■ **WHAT YOU WILL DO**: All entries should be output exactly as they stand.

■ **DATA FOR PROCESSING**:

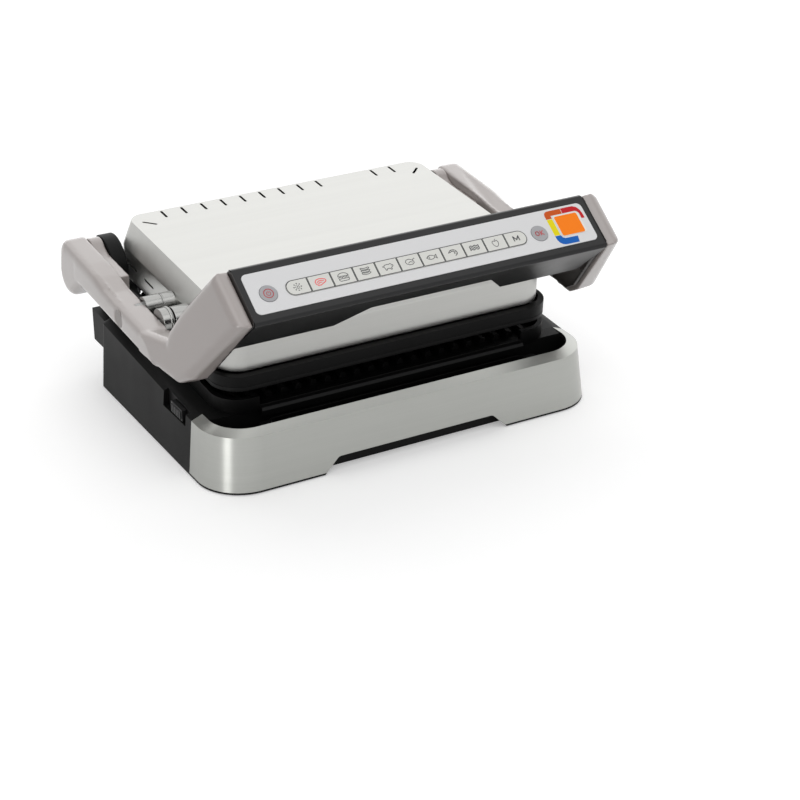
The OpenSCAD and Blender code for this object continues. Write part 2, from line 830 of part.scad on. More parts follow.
// a convex plate from x0 to x1 with a rounded outer edge and a small inner one
module soft_plate(x0, x1, r, r0) {
  hull() {
    across(eps, x0) offset(delta = -r0) children();
    across(eps, x0 + r0) children();
    for (a = [0:22.5:90])
      across(eps, x1 - r + r * sin(a)) offset(delta = -r * (1 - cos(a))) children();
  }
}

// turns the riser inward about the bend line at x
module bent(x, a) {
  translate([x, bend_u, bend_w]) rotate(a = -a, v = [0, bend_dir[0], bend_dir[1]])
    translate([-x, -bend_u, -bend_w]) children();
}

// everything inside the inner face of an arm, moved inward by g
module inside_of_arm(g) {
  intersection() {
    translate([-10, -300, 0]) cube([arm_in - g + 10, 700, 400]);
    bent(arm_in - g, riser_deg - 3.94) translate([-60, -500, -300]) cube([arm_in - g + 60, 900, 900]);
  }
}

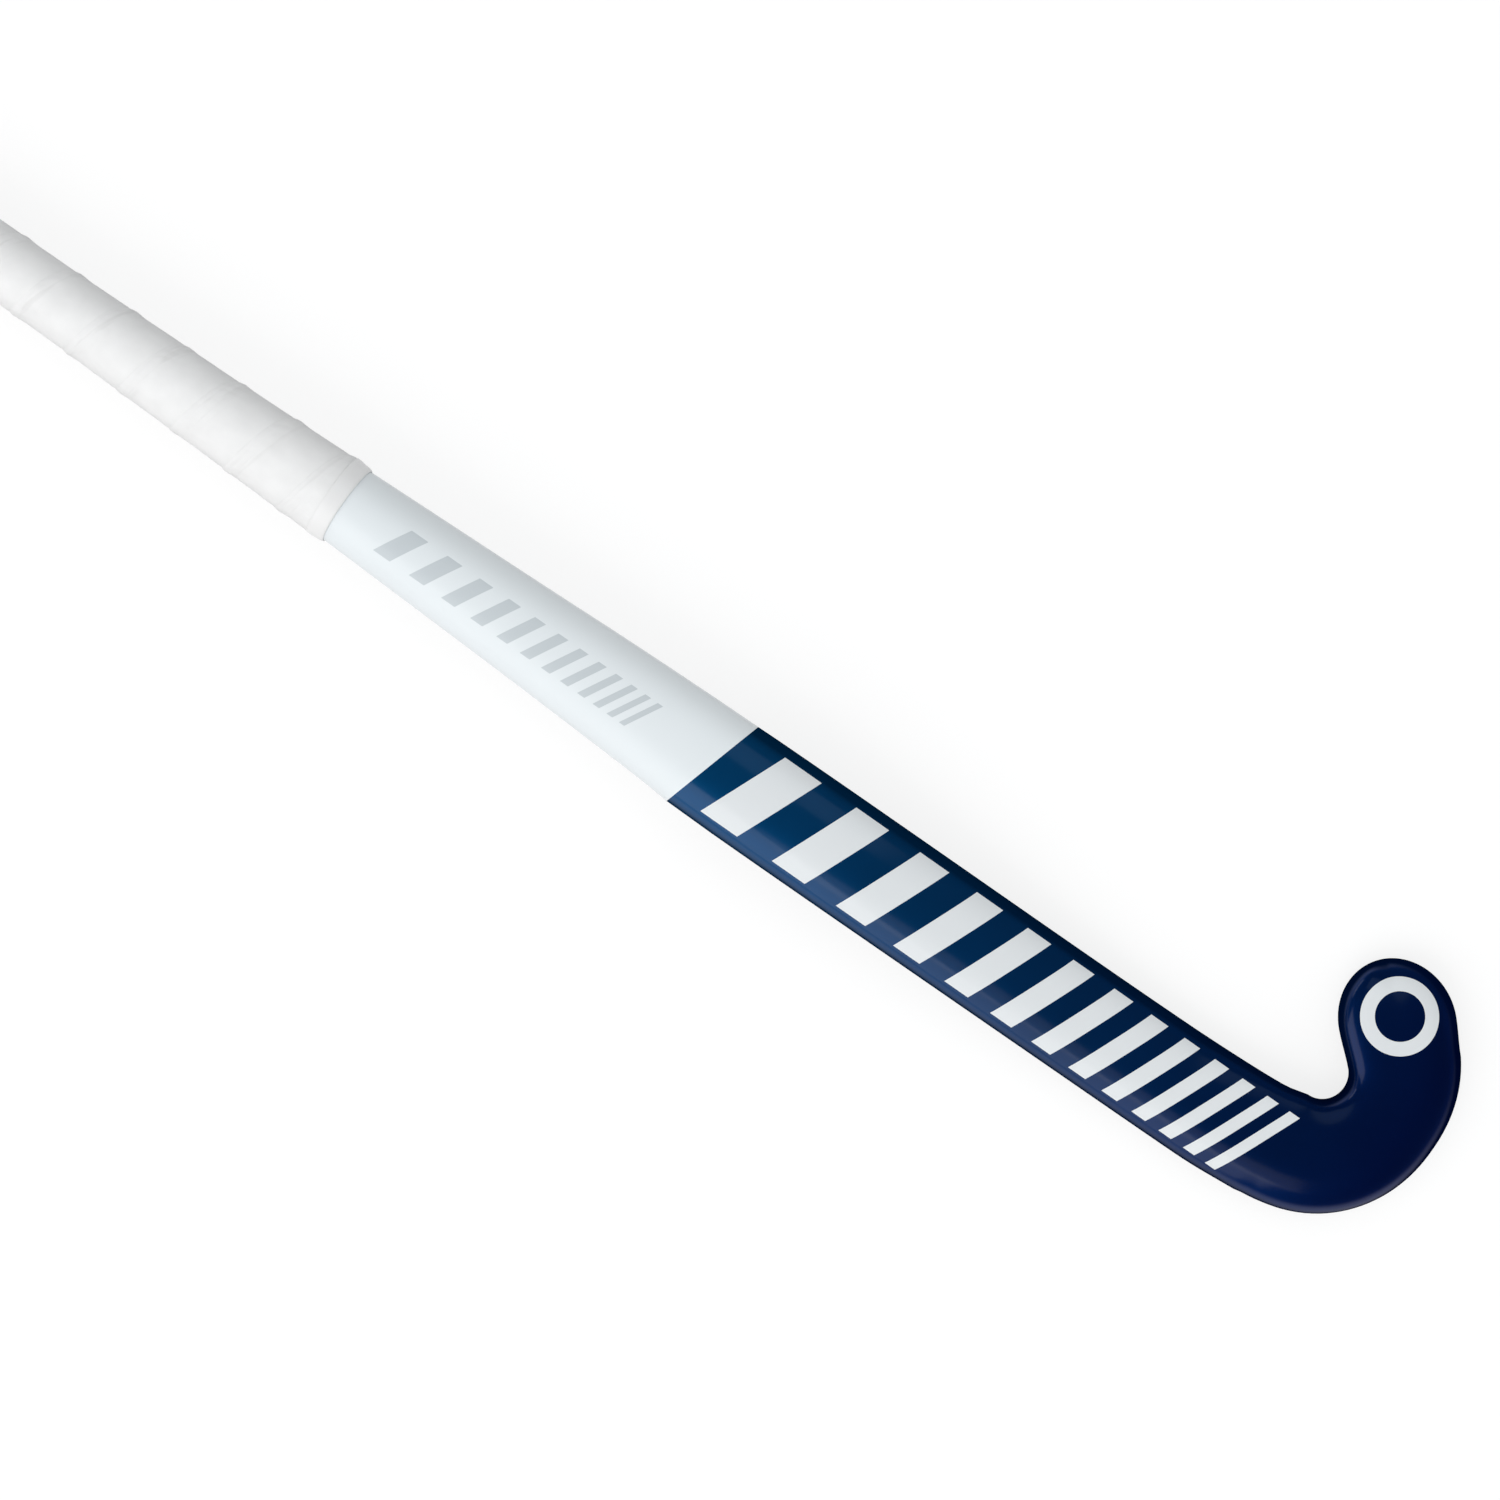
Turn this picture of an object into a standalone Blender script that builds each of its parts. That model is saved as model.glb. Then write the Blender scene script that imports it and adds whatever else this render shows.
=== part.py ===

■ **SOLUTION TO THE PROBLEM**:
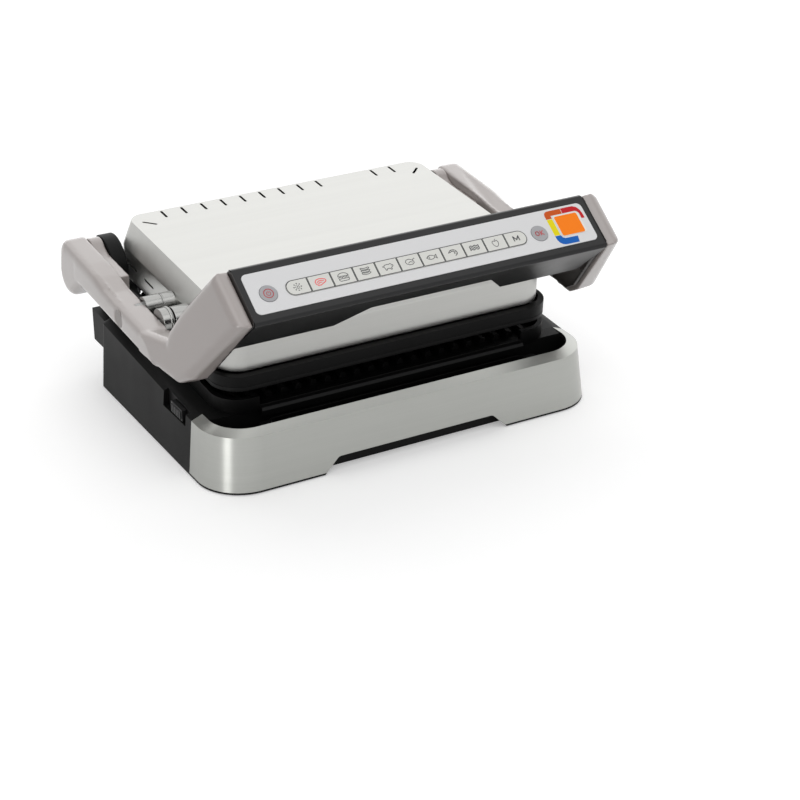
The OpenSCAD and Blender code for this object continues. Write part 2, from line 830 of part.scad on. More parts follow.
// a convex plate from x0 to x1 with a rounded outer edge and a small inner one
module soft_plate(x0, x1, r, r0) {
  hull() {
    across(eps, x0) offset(delta = -r0) children();
    across(eps, x0 + r0) children();
    for (a = [0:22.5:90])
      across(eps, x1 - r + r * sin(a)) offset(delta = -r * (1 - cos(a))) children();
  }
}

// turns the riser inward about the bend line at x
module bent(x, a) {
  translate([x, bend_u, bend_w]) rotate(a = -a, v = [0, bend_dir[0], bend_dir[1]])
    translate([-x, -bend_u, -bend_w]) children();
}

// everything inside the inner face of an arm, moved inward by g
module inside_of_arm(g) {
  intersection() {
    translate([-10, -300, 0]) cube([arm_in - g + 10, 700, 400]);
    bent(arm_in - g, riser_deg - 3.94) translate([-60, -500, -300]) cube([arm_in - g + 60, 900, 900]);
  }
}

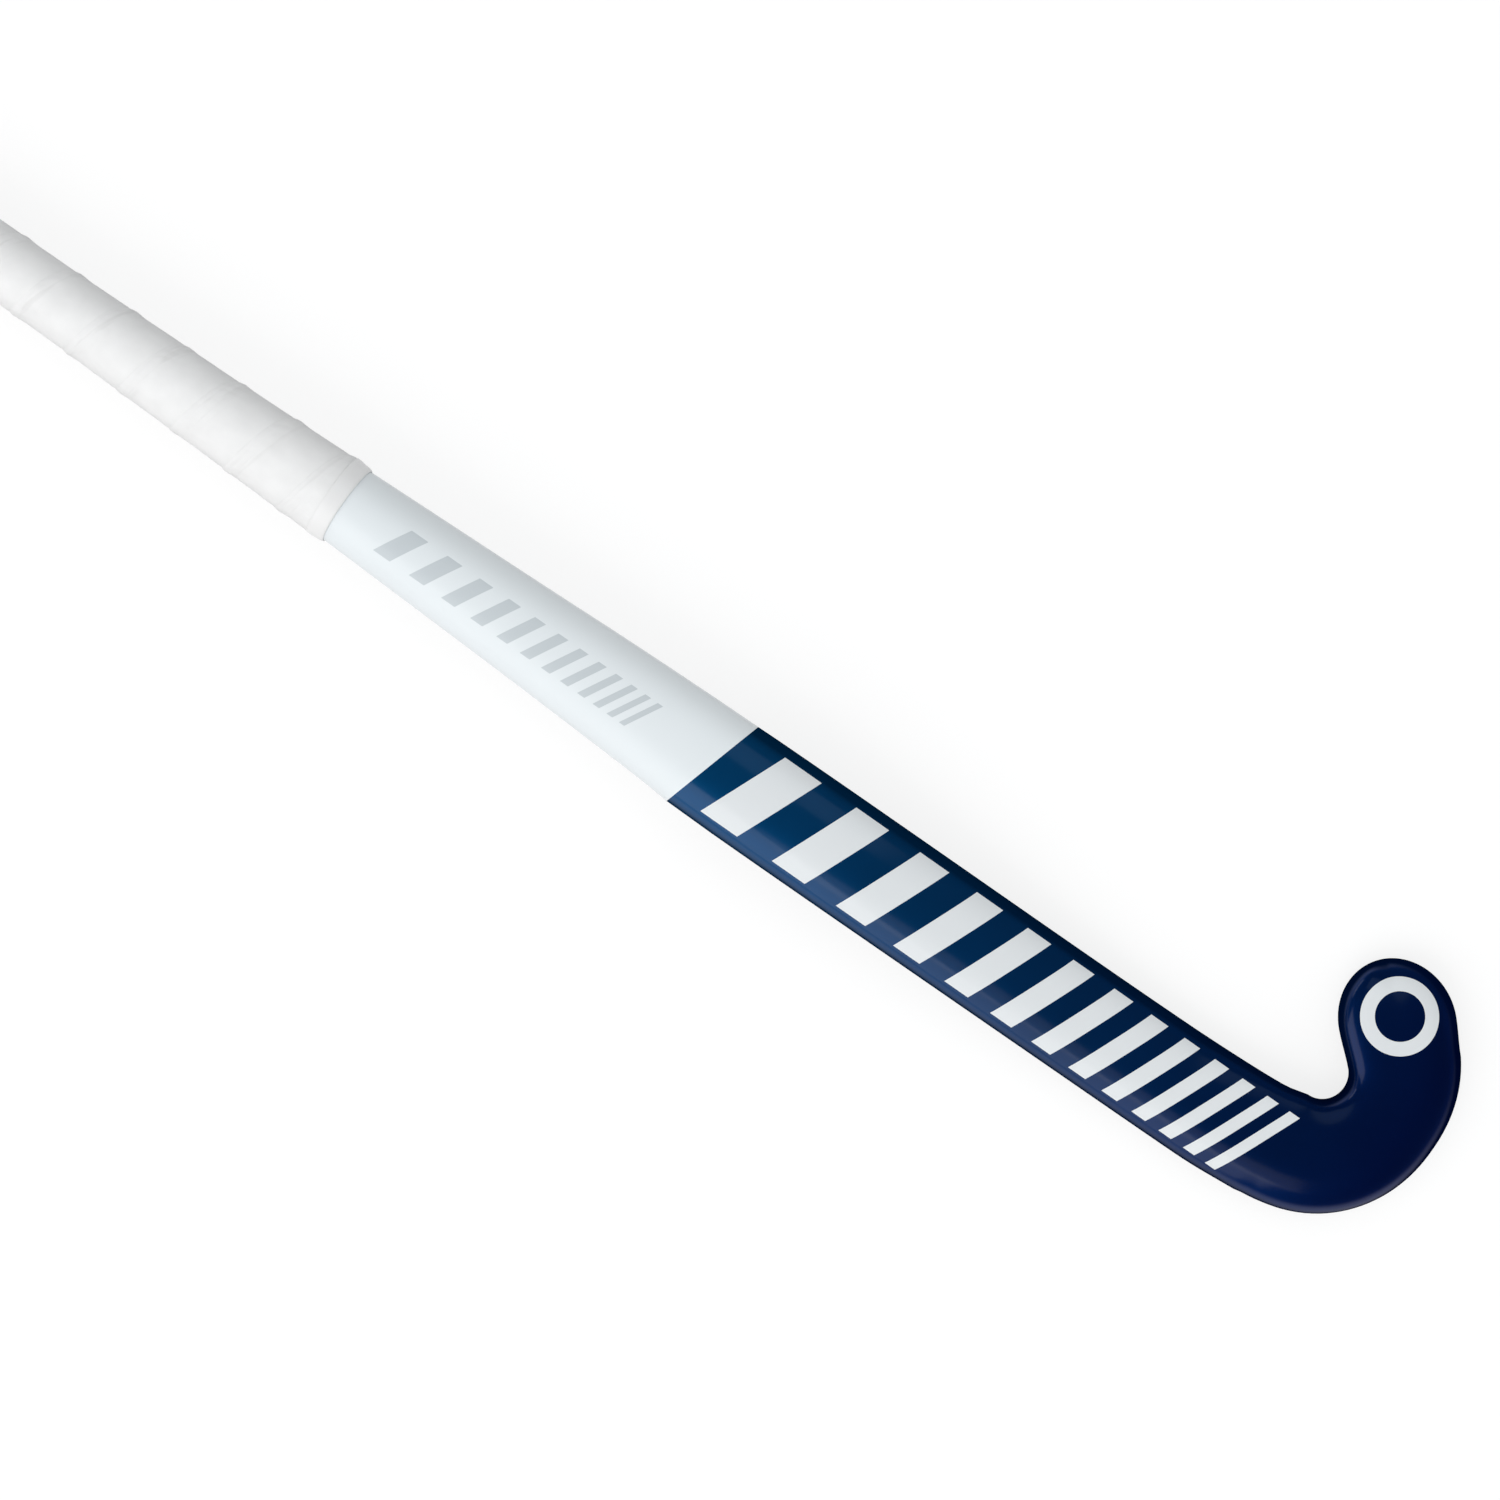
Turn this picture of an object into a standalone Blender script that builds each of its parts. That model is saved as model.glb. Then write the Blender scene script that imports it and adds whatever else this render shows.
=== part.py ===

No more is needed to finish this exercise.